# [Task goal]
Copy exactly the lines of the material below that run from the one containing "for name, side" through the one containing "obj.matrix_world = Matrix.Identity(4)". Copy no other lines.

# [Supplied data]
--
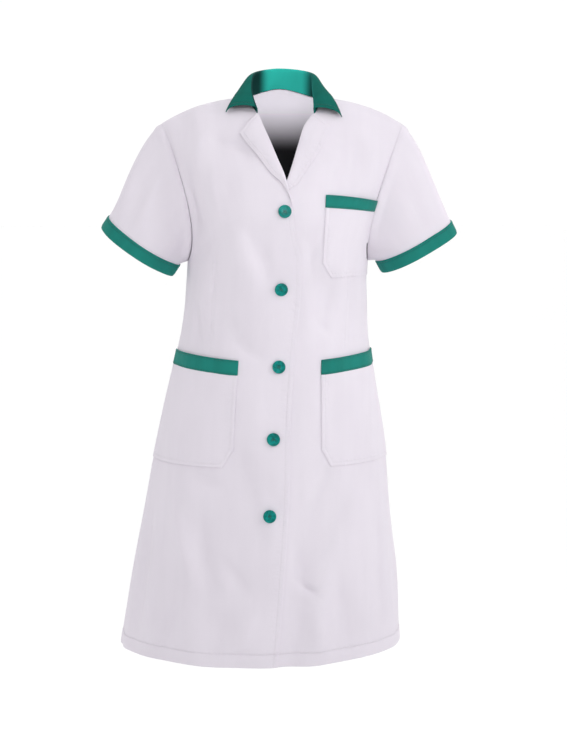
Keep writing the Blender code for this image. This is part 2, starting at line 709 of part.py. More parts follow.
def sleeve_rings(start, end, leave, arm):
    """Rings of points down a sleeve, with the cloth's normals there."""
    length = np.linalg.norm(end - start, axis=1, keepdims=True)
    rings = []
    for s in np.linspace(0, 1, SLEEVE_RINGS):
        rings.append(
            start * (2 * s**3 - 3 * s**2 + 1) + leave * length * (s**3 - 2 * s**2 + s)
            + end * (3 * s**2 - 2 * s**3) + arm * length * (s**3 - s**2)
        )
    rings = np.array(rings)
    out = grid_normals(rings, ring=True)
    away = np.sum(out[-1] * (rings[-1] - rings[-1].mean(axis=0)), axis=-1).mean()
    return rings, out * np.sign(away)


def make_cuff(name, heights, side, material):
    """The band round the sleeve's end."""
    _, _, turn, face = armhole_ring(heights, side)
    outer, inner = [], []
    for back in (CUFF_DEPTH, CUFF_DEPTH / 2, 0.0):
        outer.append(sleeve_end_ring(side, turn, face, back, 1.0))
        inner.append(sleeve_end_ring(side, turn, face, back, 1.0 - CUFF_WALL / CUFF_HALF_WIDTH))
    outer, inner = np.array(outer), np.array(inner)
    solid(name, outer, inner, grid_triangles(*outer.shape[:2], ring=True), material)


def make_button(name, height, across, material):
    """A round button with a raised rim, lying on the right front."""
    t = t_at(height, -1, across)
    seat = front_points(height, t, -1, BUTTON_SEAT + 0 * t)
    axis = normal(height, -1, t)
    across_way = np.cross((0, 0, 1), axis)
    across_way = across_way / np.linalg.norm(across_way)
    up_way = np.cross(axis, across_way)
    angles = np.arange(BUTTON_SIDES) * 2 * pi / BUTTON_SIDES
    profile = (
        (BUTTON_RADIUS - BUTTON_ROUNDING, 0.0),
        (BUTTON_RADIUS, BUTTON_ROUNDING),
        (BUTTON_RADIUS, BUTTON_THICKNESS - BUTTON_ROUNDING),
        (BUTTON_RADIUS - BUTTON_ROUNDING, BUTTON_THICKNESS),
        (BUTTON_RADIUS - BUTTON_RIM, BUTTON_THICKNESS),
        (BUTTON_RADIUS - BUTTON_RIM - BUTTON_DISH, BUTTON_THICKNESS - BUTTON_DISH),
    )
    made = bmesh.new()
    rings = []
    for radius, out in profile:
        ring = [
            made.verts.new(
                seat + axis * out + (across_way * cos(a) + up_way * sin(a)) * radius
            )
            for a in angles
        ]
        rings.append(ring)
    for low, high in zip(rings, rings[1:]):
        for k in range(BUTTON_SIDES):
            n = (k + 1) % BUTTON_SIDES
            made.faces.new((low[k], low[n], high[n], high[k])).smooth = True
    made.faces.new(rings[0][::-1])
    made.faces.new(rings[-1])
    bmesh.ops.recalc_face_normals(made, faces=made.faces)
    mesh = bpy.data.meshes.new(name)
    made.to_mesh(mesh)
    made.free()
    mesh.materials.append(material)
    bpy.context.scene.collection.objects.link(bpy.data.objects.new(name, mesh))


def main():
    """Makes every piece of the tunic."""
    for thing in list(bpy.data.objects):
        bpy.data.objects.remove(thing)
    white = finish("white_cloth", (0.78, 0.75, 0.83), 0.85)
    green = finish("green_cloth", (0.015, 0.20, 0.16), 0.80)
    plastic = finish("green_plastic", (0.012, 0.25, 0.21), 0.35)
    heights = row_heights()
    make_back(heights, white)
    make_front("front_right", heights, -1, white)
    make_front("front_left", heights, 1, white)
    hip = (HIP_TOP, HIP_BAND_FOOT, HIP_BOTTOM, HEM)
    chest = (CHEST_TOP, CHEST_BAND_FOOT, CHEST_BOTTOM, CHEST_CLEAR)
    make_pocket("pocket_hip_right", heights, -1, *hip, (white, green))
    make_pocket("pocket_hip_left", heights, 1, *hip, (white, green))
    make_pocket("pocket_chest", heights, 1, *chest, (white, green))
    make_lapel("lapel_right", -1, white)
    make_lapel("lapel_left", 1, white)
    make_collar(heights, green)
    for name, side in (("right", -1), ("left", 1)):
        make_sleeve("sleeve_" + name, heights, side, white)
        make_cuff("cuff_" + name, heights, side, green)
    for number, row in enumerate(named(BUTTONS, BUTTON_COLUMNS), 1):
        make_button(f"button_{number}", row["height"], row["across"], plastic)


if __name__ == "__main__":
    main()
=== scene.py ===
"""Looks of a short-sleeved work tunic with a notched collar, filled out as worn.

Metres, +Z up, the front faces -Y. Right and left are the wearer's, so the right side is at -X.
Each cloth piece repeats the surface that its solid was cut from on a finer grid, and adds its
creases, seams and sewing.
"""

from __future__ import annotations
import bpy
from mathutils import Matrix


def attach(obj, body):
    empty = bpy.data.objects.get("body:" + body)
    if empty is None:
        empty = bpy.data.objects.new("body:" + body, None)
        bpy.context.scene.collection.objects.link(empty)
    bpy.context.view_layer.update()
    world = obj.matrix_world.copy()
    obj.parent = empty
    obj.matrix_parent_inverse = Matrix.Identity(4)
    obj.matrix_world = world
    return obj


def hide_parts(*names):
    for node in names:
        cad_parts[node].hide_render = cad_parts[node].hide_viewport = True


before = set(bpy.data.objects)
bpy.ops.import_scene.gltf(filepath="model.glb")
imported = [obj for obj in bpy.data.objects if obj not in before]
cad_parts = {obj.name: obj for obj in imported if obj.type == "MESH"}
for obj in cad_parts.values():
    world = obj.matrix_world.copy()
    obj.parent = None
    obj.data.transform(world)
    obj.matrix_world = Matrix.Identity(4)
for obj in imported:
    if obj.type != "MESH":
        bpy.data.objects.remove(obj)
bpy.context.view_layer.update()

import logging
from collections.abc import Callable, Mapping, Sequence
from dataclasses import dataclass
from enum import Enum
from functools import cached_property
from math import cos, pi, radians, sin

import bpy
import numpy as np
from mathutils import Vector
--
# [Output for this task]
    for name, side in (("right", -1), ("left", 1)):
        make_sleeve("sleeve_" + name, heights, side, white)
        make_cuff("cuff_" + name, heights, side, green)
    for number, row in enumerate(named(BUTTONS, BUTTON_COLUMNS), 1):
        make_button(f"button_{number}", row["height"], row["across"], plastic)


if __name__ == "__main__":
    main()
=== scene.py ===
"""Looks of a short-sleeved work tunic with a notched collar, filled out as worn.

Metres, +Z up, the front faces -Y. Right and left are the wearer's, so the right side is at -X.
Each cloth piece repeats the surface that its solid was cut from on a finer grid, and adds its
creases, seams and sewing.
"""

from __future__ import annotations
import bpy
from mathutils import Matrix


def attach(obj, body):
    empty = bpy.data.objects.get("body:" + body)
    if empty is None:
        empty = bpy.data.objects.new("body:" + body, None)
        bpy.context.scene.collection.objects.link(empty)
    bpy.context.view_layer.update()
    world = obj.matrix_world.copy()
    obj.parent = empty
    obj.matrix_parent_inverse = Matrix.Identity(4)
    obj.matrix_world = world
    return obj


def hide_parts(*names):
    for node in names:
        cad_parts[node].hide_render = cad_parts[node].hide_viewport = True


before = set(bpy.data.objects)
bpy.ops.import_scene.gltf(filepath="model.glb")
imported = [obj for obj in bpy.data.objects if obj not in before]
cad_parts = {obj.name: obj for obj in imported if obj.type == "MESH"}
for obj in cad_parts.values():
    world = obj.matrix_world.copy()
    obj.parent = None
    obj.data.transform(world)
    obj.matrix_world = Matrix.Identity(4)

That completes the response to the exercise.